Role of thickness on the optical and electrical properties of physically evaporated TiO2 thin films and silicon-based n-TiO2/p-Si heterojunction (HJ) configurations

TiO2 thin films of about 50, 100, and 150 nm thicknesses and their n-TiO2/p-Si heterojunctions (HJs) were prepared by physical evaporation of TiO2 powders. The role of thickness on the electrical properties of the HJ diodes and the optical properties of the films were compared. The morphological roughness and granularity of the films were determined by the SEM imaging.

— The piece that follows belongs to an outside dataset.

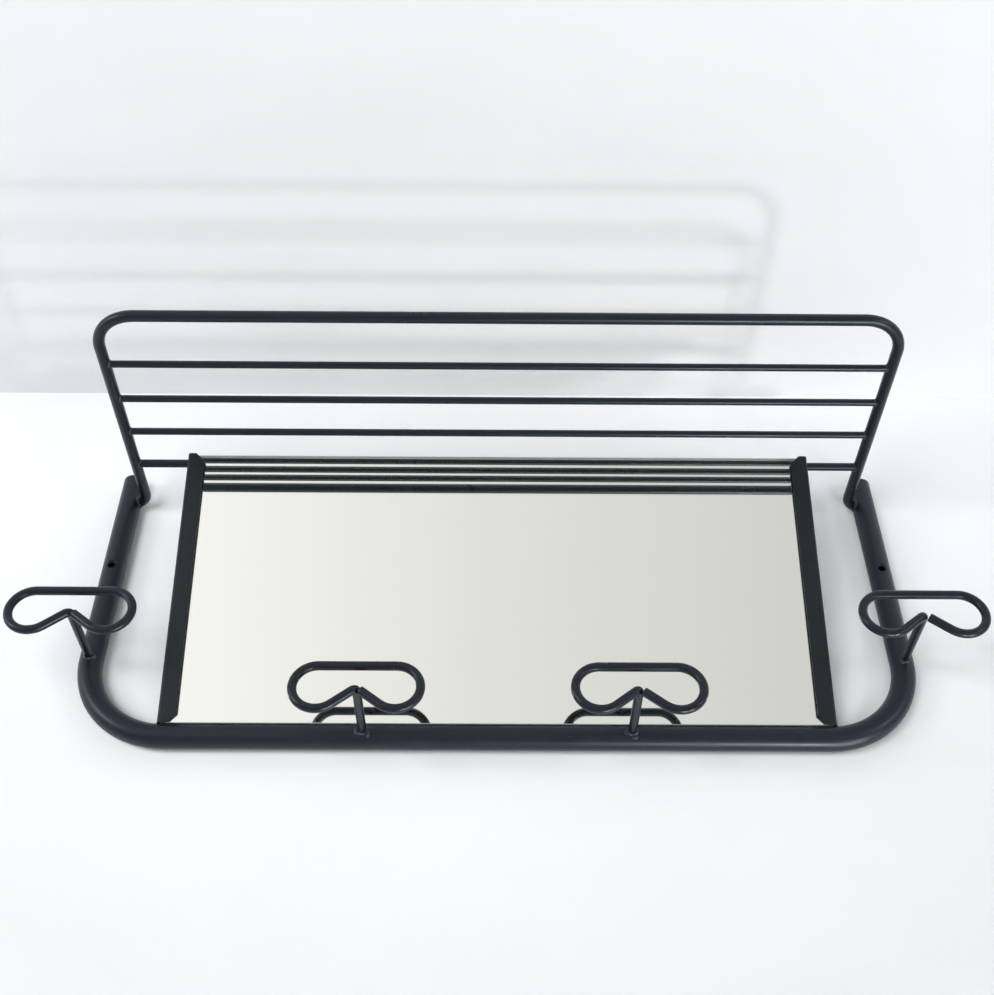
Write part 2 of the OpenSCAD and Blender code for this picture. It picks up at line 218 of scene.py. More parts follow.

UV-vis spectroscopy of the films showed that the optical transmittance and bandgap values decreased with increasing thickness, whilst the refractive index, extinction coefficient, and Urbach energy increased. The 50 nm thick TiO2 thin film has a relatively high FOM value of 7.99 x 10(-5) Omega(-1). Electrical characteristics of the HJs were studied by current-voltage (I-V), and capacitance/conductance-voltage (C/G-V) measurements with the thickness variable. Important diode parameters of the HJs such as ideality factor (n), barrier height (Phi(b)), series resistance (Rs), interface state density (Nss), built-in potential (Vbi), and acceptor density (NA) were calculated. The n and Phi(b) of the HJs were determined by the I-V method to be 2.27, 2.48, 2.11 and 0.61, 0.55, 0.58, respectively. The Phi(b) values obtained from the C-V properties were 0.73, 0.62 and 0.64, respectively, which were higher than those obtained from the I-V method and decreased with thickness. The Nss of the HJs, calculated by the I-V approach are 2 x 10(17), 3.33 x 10(17) and 1.09 x 10(18) eV(-1)cm(-2), respectively. The capacitance-voltage/frequency (C-V/F), conductance-voltage/frequency (G-V/F), and impedance-frequency (Z-F) characteristics of the HJs were investigated as a function of TiO2 layer thickness. All measurements showed that the optical and electrical properties of the films and HJs are affected by the thickness of the TiO2 layer, and that the thinner one (similar to 50 nm) may be suitable for optoelectronic device designs.